Last month, the US economy added 180,000 jobs, more than economists had anticipated. For the first three months of the year, the economy created 455,000 jobs. This level of hiring suggests that the economy grew at about a 2.5 percent rate in the first quarter, analysts say. Some had been predicting an economic growth rate of less than 2 percent, particularly after a frigid February hurt construction and consumer spending.
"It defies gloomsters' predictions that the economy is heading into a recession," says Stuart Hoffman, chief economist at PNC Financial Services Group in Pittsburgh. "Those people have to go back to the drawing board."
Growth will help the economy work its way through some of the soft spots. For example, problems in the subprime mortgage market are likely to reduce consumer spending this spring and summer, says Mr. Hoffman. But that will be somewhat offset by higher wages: The March numbers showed that wages are up 4 percent from a year ago. "Income earned is probably the best single source for consumer spending support," he says.

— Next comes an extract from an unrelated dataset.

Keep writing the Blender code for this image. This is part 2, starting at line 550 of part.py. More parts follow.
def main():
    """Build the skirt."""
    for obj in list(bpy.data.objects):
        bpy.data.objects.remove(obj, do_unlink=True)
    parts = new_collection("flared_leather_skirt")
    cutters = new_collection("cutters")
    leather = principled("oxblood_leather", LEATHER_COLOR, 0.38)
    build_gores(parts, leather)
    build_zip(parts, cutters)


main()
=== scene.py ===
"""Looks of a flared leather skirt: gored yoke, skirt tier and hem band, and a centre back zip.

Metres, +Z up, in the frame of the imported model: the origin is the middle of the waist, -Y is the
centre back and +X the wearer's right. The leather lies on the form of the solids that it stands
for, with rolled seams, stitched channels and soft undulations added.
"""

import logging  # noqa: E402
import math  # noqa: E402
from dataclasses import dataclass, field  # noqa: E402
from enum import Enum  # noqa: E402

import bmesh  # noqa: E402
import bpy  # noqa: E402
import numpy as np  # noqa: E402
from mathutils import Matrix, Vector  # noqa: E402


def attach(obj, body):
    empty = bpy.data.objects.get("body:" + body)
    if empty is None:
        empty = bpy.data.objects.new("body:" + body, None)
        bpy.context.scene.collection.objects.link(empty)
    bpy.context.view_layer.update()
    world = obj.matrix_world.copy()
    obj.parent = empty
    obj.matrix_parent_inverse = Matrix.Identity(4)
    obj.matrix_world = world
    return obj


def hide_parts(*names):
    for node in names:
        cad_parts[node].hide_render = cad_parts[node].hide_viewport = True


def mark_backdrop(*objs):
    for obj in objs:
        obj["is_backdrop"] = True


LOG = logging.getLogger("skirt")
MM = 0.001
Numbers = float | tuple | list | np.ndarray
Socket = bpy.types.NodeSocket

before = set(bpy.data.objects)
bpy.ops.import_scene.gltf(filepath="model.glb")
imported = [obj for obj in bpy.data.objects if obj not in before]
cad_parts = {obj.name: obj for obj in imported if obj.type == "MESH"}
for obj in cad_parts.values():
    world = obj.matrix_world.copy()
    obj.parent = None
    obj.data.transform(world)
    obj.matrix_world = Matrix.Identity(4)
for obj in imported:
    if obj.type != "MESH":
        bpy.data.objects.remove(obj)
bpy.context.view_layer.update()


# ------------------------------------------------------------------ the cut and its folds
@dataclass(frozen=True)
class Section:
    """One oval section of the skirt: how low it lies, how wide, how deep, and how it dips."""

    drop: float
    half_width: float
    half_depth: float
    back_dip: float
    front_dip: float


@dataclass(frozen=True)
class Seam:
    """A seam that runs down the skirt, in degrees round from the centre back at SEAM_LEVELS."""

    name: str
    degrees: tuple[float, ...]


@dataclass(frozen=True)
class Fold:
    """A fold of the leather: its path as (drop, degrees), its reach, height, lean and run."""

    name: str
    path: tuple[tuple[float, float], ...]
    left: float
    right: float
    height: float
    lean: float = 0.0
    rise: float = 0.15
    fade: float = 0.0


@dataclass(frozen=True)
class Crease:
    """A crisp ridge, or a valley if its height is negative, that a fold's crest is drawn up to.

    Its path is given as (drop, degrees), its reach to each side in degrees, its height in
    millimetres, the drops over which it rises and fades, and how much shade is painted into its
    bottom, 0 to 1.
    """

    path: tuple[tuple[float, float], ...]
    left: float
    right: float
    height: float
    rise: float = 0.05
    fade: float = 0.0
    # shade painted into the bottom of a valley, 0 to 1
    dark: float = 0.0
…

However, the new jobs being created will not be able to replace the good jobs lost in the auto sector and the housing market, some economists point out. Last month, for example, the manufacturing sector lost another 16,000 jobs.
"We know from job displacements that displaced manufacturing workers take a 15 to 20 percent wage hit," says Jared Bernstein, senior economist at the Economic Policy Institute, a think tank in Washington. "They also don't end up with a decent health or pension plan."

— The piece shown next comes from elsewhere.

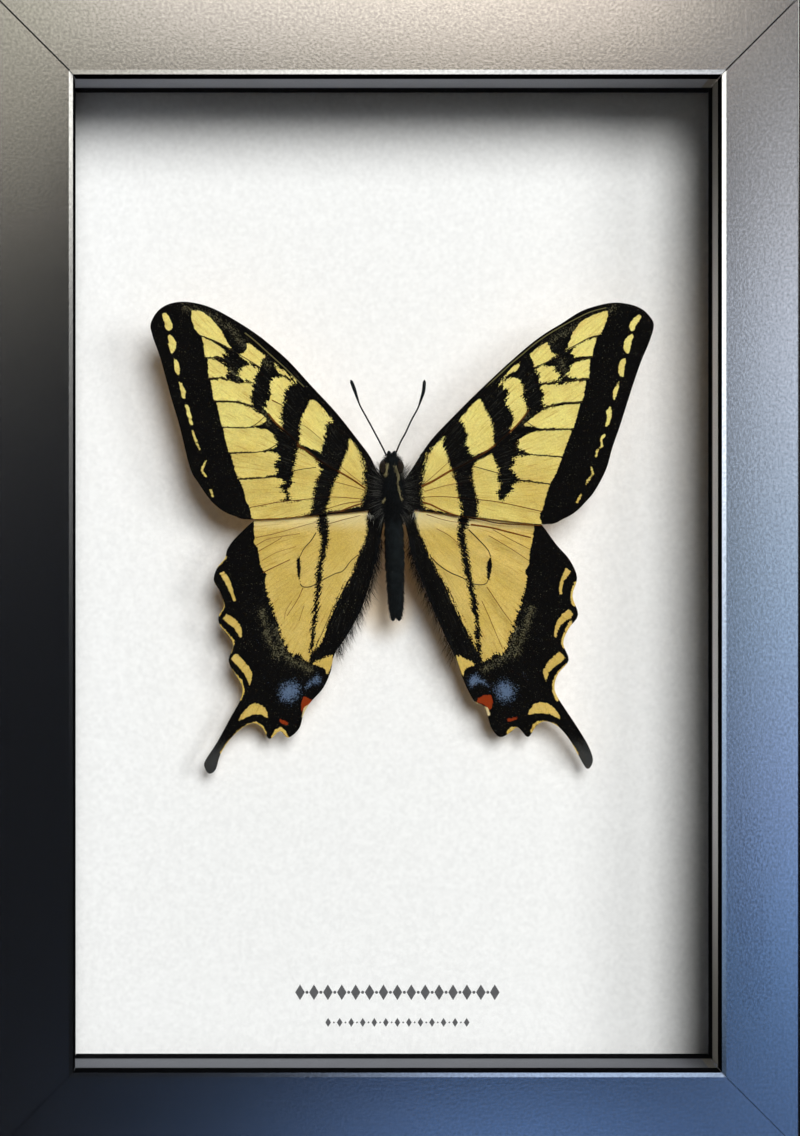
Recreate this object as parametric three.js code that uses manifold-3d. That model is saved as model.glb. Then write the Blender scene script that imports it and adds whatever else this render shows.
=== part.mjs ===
// A swallowtail butterfly in a black shadow-box frame. The box stands upright on its lower rail and its
// glass faces -Y. Millimetres, +Z up. The origin is at the middle of the box's footprint.

import * as THREE from 'three';
import { mergeVertices } from 'three/addons/utils/BufferGeometryUtils.js';
import Module from 'manifold-3d';

// ---------------------------------------------------------------- driving dimensions, in mm

const FRAME_WIDTH = 135;
const FRAME_HEIGHT = 193.5;
const FRAME_DEPTH = 31;
const GAP = 0.15; // left between pieces that touch

const RAIL_WIDTH = 13.15; // seen from the front
const RAIL_EDGE = 0.5; // rounding of the outer front edge, one chamfer here
const SIGHT_BEVEL = 0.6;
const LIP_THICKNESS = 4; // the wood in front of the glass
const RABBET_WIDTH = 4; // how far the lip stands over the rabbet

const GLASS_THICKNESS = 2;
const SPACER_SETBACK = 2; // the spacers' inner faces, behind the sight edge
const BOARD_DEPTH = 23.2; // from the front of the frame to the face of the mount board
const BOARD_THICKNESS = 1.6;
const BACKING_THICKNESS = 2.5;

const POINT_THICKNESS = 0.5;
const POINT_WIDTH = 7;
const POINT_LENGTH = 11;
const POINT_IN_WOOD = 3;
const POINT_OFFSET = 45; // of a side rail's two points, from its middle

const HANGER_LENGTH = 44;
const HANGER_HEIGHT = 7;
const HANGER_THICKNESS = 0.7;
const HANGER_RISE = 1.5; // the toothed middle stands off the board
const HANGER_MIDDLE = 26;
const HANGER_FOOT = 7.5; // the flat foot at each end
const HANGER_TOOTH = 1.3;
const HANGER_TEETH = 7;
const HANGER_DROP = 24; // from the top of the frame to the middle of the hanger

const NAIL_RADIUS = 0.6;
const NAIL_TIP = 0.6; // length of the pointed end
const NAIL_HEAD_RADIUS = 1.5;
const NAIL_HEAD_THICKNESS = 0.5;
const NAIL_LENGTH = 2.6;
const NAIL_HOLE_RADIUS = 0.75;
const ROUND_SIDES = 16; // of the nails and their holes
const THROUGH = 10; // length of a cutting tool that passes right through a piece

const WINGSPAN = 86.5; // from apex to apex of the forewings
const WING_THICKNESS = 0.4;
const ANTENNA_DEPTH = 10.8; // from the front of the frame

// Depth of a wing or the body's axis from the front of the frame, at the thorax and per mm below it:
// the insect leans, so that its tails are nearest to the board.
const FOREWING_SET = { depth: 11.9, lean: 0.05 };
const HINDWING_SET = { depth: 12.7, lean: 0.115 };
const BODY_SET = { depth: 12.4, lean: 0.1 };

const PAD_WIDTH = 4.2;
const PAD_HEIGHT = 6.5;

// ---------------------------------------------------------------- the insect's tracing grid
// The insect's outlines are drawn on a square grid in the plane of the frame's front, x to the right and
// y downwards. EYE is a point straight in front of the grid point FOOT, and a piece that lies deeper than
// the front is on the line from EYE through its grid point. The grid's cell follows from the wingspan.

const APEX_LEFT = [151.5, 322.7];
const APEX_RIGHT = [652.8, 322.7];
const APEX_DEPTH = 10.3;
const FOOT = [306, 568];
const FOOT_X = -15.3;
const FOOT_Z = FRAME_HEIGHT / 2 + 0.8;
const EYE_DISTANCE = 340;
const spread = (depth) => 1 + depth / EYE_DISTANCE;
const CELL = WINGSPAN / (APEX_RIGHT[0] - APEX_LEFT[0]) / spread(APEX_DEPTH);
const THORAX_GRID_Y = 489;
const THORAX_Z = FOOT_Z + (FOOT[1] - THORAX_GRID_Y) * CELL * spread(BODY_SET.depth);

const depthY = (depth) => depth - FRAME_DEPTH / 2;

// The place of a grid point that lies at a given depth.
function traced([x, y], depth) {
  const scale = CELL * spread(depth);
  return new THREE.Vector3(FOOT_X + (x - FOOT[0]) * scale, depthY(depth), FOOT_Z + (FOOT[1] - y) * scale);
}

// The place of a grid point on a leaning plane, found by three rounds of moving it to the plane's depth.
function tracedOn(point, { depth, lean }) {
  let place = traced(point, depth);
  for (let round = 0; round < 3; round++) place = traced(point, depth + lean * (THORAX_Z - place.z));
  return place;
}

// ---------------------------------------------------------------- helpers

const wasm = await Module();
wasm.setup();

function signedVolume(points, triangles) {
  let volume = 0;
  for (const [a, b, c] of triangles) {
    volume += points[a].dot(new THREE.Vector3().crossVectors(points[b], points[c])) / 6;
  }
  return volume;
}

// A closed geometry from a list of Vector3 and a list of corner triples, turned to face outwards.
function closedGeometry(points, triangles) {
  const outward = signedVolume(points, triangles) > 0;
  const corners = triangles.flatMap(([a, b, c]) => (outward ? [a, b, c] : [a, c, b]));
  const geometry = new THREE.BufferGeometry().setFromPoints(points);
  geometry.setIndex(corners);
  return geometry;
}

// Joins rings of points into a closed skin: quads between rings, a flat cap on the first and the last.
function loft(rings) {
  const size = rings[0].length;
  const triangles = [];
  for (let ring = 0; ring + 1 < rings.length; ring++) {
    for (let i = 0; i < size; i++) {
      const a = ring * size + i;
      const b = ring * size + ((i + 1) % size);
      triangles.push([a, b, b + size], [a, b + size, a + size]);
    }
  }
  return { points: rings.flat(), triangles, lastRing: (rings.length - 1) * size };
}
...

While autoworkers are struggling, particularly in the Midwest, construction workers are doing better, especially those involved in commercial construction. Last month, almost one-third of all the new jobs were in construction. Over the past year, the number of jobs in nonresidential building, specialty trade contractors, and civil engineering has grown 3.4 percent, according to the Associated General Contractors of America. The total number of jobs gained now exceeds those lost in residential construction.
"It's booming," says Kenneth Simonson, chief economist for the AGC in Washington. "There are lots of new projects."
Mr. Simonson expects the good times to continue for a while, because US voters last fall approved a record dollar amount of bond issues for things such as new schools, roads, and public works.
"It takes awhile to choose a site, acquire it, get an architectural design, and then let bids," he says. "So I think this boom will continue for several more months."
In fact, some jobs specialists worry about the job market tightening too much. John Challenger, president of Challenger, Gray & Christmas in Chicago, says that the lack of quality workers could result in a "rapid" economic slowdown, as companies move their operations offshore to find workers.
It's already hard to find workers in IT and accounting, says Roy Krause, president of Spherion Corp., a staffing company based in Fort Lauderdale, Fla.
"We have 600 offices around the country, and I can almost guarantee we have more jobs than candidates," he says. "We're telling our clients that when you find a qualified person, make a decision quickly."